PROBLEM DETAILS: Reproduce the material in full, unchanged.
------------
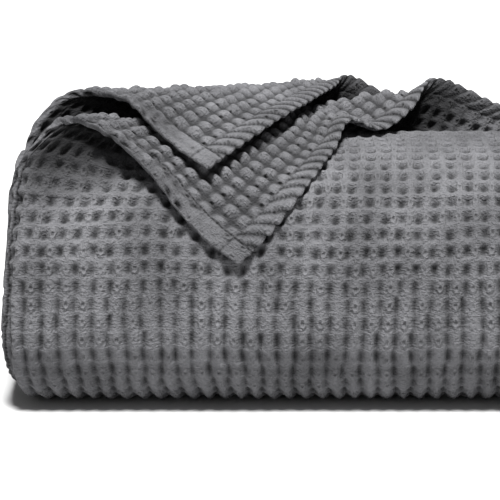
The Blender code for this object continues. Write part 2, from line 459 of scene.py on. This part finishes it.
def in_hem(distance):
    """1 within a hem, and 0 past its stitches."""
    return 1 - rise(distance, STITCH - 0.6, STITCH + 1.8)


def stitch_line(distance):
    """1 on the line of stitches along a hem, and less beside it."""
    return np.exp(-((distance - STITCH) / STITCH_HALF) ** 2)


def surface(u, r, side, hidden):
    """The cloth's surface on one side: its distance from the middle, and how much shade is painted into its
    colour.
    """
    from_side = np.minimum(u, WIDTH - u)
    from_end = np.minimum(r, LENGTH - r)
    woven = weave(u, r, side)
    calm = (HIDDEN_RELIEF if hidden else 1.0) * calm_at(u, MIDDLE_D) * calm_at(u, MIDDLE_B)
    calm = calm * (0.5 + 0.5 * rise(from_end, STITCH, STITCH + 9.0))
    body = CORE + calm * RELIEF * (2 * woven - 1)
    fold = HEM_HALF + np.where(outside(u, side), 0.0, 0.25)
    puff = 0.15 + 0.6 * rise(r, 22.0, 60.0)
    dent = hem_dents(from_side, r)
    plain = fold + puff * (body - CORE) - 1.3 * dent
    strand = strands(u, from_end)
    bulge = np.sin(math.pi * np.clip((from_end + 1.5) / (STITCH + 2.5), 0.0, 1.0)) ** 0.8
    rope = fold + ROPE * (strand * bulge - 0.5)
    in_side, in_end = in_hem(from_side), in_hem(from_end)
    dip = np.maximum(HEM_DIP * stitch_line(from_side) * (0.8 + 0.2 * wave(r, STITCH_PITCH)),
                     stitch_line(from_end) * (0.7 + 0.3 * wave(u, STITCH_PITCH)))
    distance = blend(body, plain, rope, in_side, in_end) - 0.8 * dip
    # Painted shade: darker in the pits, in the hems' pits and dents, in the creases between the end hem's
    # strands,
    shade = blend(0.9 - 0.9 * rise(woven, 0.0, 0.7), 0.1 + 0.6 * puff * (1 - woven) + dent,
                  # on the stitch lines, and in the hollows under the turned-up corners
                  1 - rise(strand, 0.1, 0.75), in_side, in_end)
    shade = np.maximum(np.maximum(shade, 0.8 * dip), hollow_shade(u, r, side))
    return distance * round_edge(from_side) * round_edge(from_end), shade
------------
TASK ANSWER:
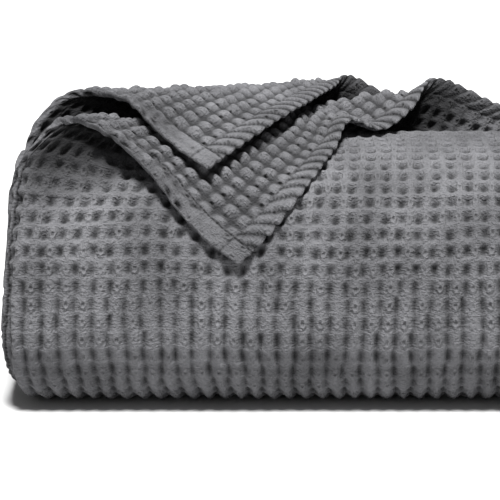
The Blender code for this object continues. Write part 2, from line 459 of scene.py on. This part finishes it.
def in_hem(distance):
    """1 within a hem, and 0 past its stitches."""
    return 1 - rise(distance, STITCH - 0.6, STITCH + 1.8)


def stitch_line(distance):
    """1 on the line of stitches along a hem, and less beside it."""
    return np.exp(-((distance - STITCH) / STITCH_HALF) ** 2)


def surface(u, r, side, hidden):
    """The cloth's surface on one side: its distance from the middle, and how much shade is painted into its
    colour.
    """
    from_side = np.minimum(u, WIDTH - u)
    from_end = np.minimum(r, LENGTH - r)
    woven = weave(u, r, side)
    calm = (HIDDEN_RELIEF if hidden else 1.0) * calm_at(u, MIDDLE_D) * calm_at(u, MIDDLE_B)
    calm = calm * (0.5 + 0.5 * rise(from_end, STITCH, STITCH + 9.0))
    body = CORE + calm * RELIEF * (2 * woven - 1)
    fold = HEM_HALF + np.where(outside(u, side), 0.0, 0.25)
    puff = 0.15 + 0.6 * rise(r, 22.0, 60.0)
    dent = hem_dents(from_side, r)
    plain = fold + puff * (body - CORE) - 1.3 * dent
    strand = strands(u, from_end)
    bulge = np.sin(math.pi * np.clip((from_end + 1.5) / (STITCH + 2.5), 0.0, 1.0)) ** 0.8
    rope = fold + ROPE * (strand * bulge - 0.5)
    in_side, in_end = in_hem(from_side), in_hem(from_end)
    dip = np.maximum(HEM_DIP * stitch_line(from_side) * (0.8 + 0.2 * wave(r, STITCH_PITCH)),
                     stitch_line(from_end) * (0.7 + 0.3 * wave(u, STITCH_PITCH)))
    distance = blend(body, plain, rope, in_side, in_end) - 0.8 * dip
    # Painted shade: darker in the pits, in the hems' pits and dents, in the creases between the end hem's
    # strands,
    shade = blend(0.9 - 0.9 * rise(woven, 0.0, 0.7), 0.1 + 0.6 * puff * (1 - woven) + dent,
                  # on the stitch lines, and in the hollows under the turned-up corners
                  1 - rise(strand, 0.1, 0.75), in_side, in_end)
    shade = np.maximum(np.maximum(shade, 0.8 * dip), hollow_shade(u, r, side))
    return distance * round_edge(from_side) * round_edge(from_end), shade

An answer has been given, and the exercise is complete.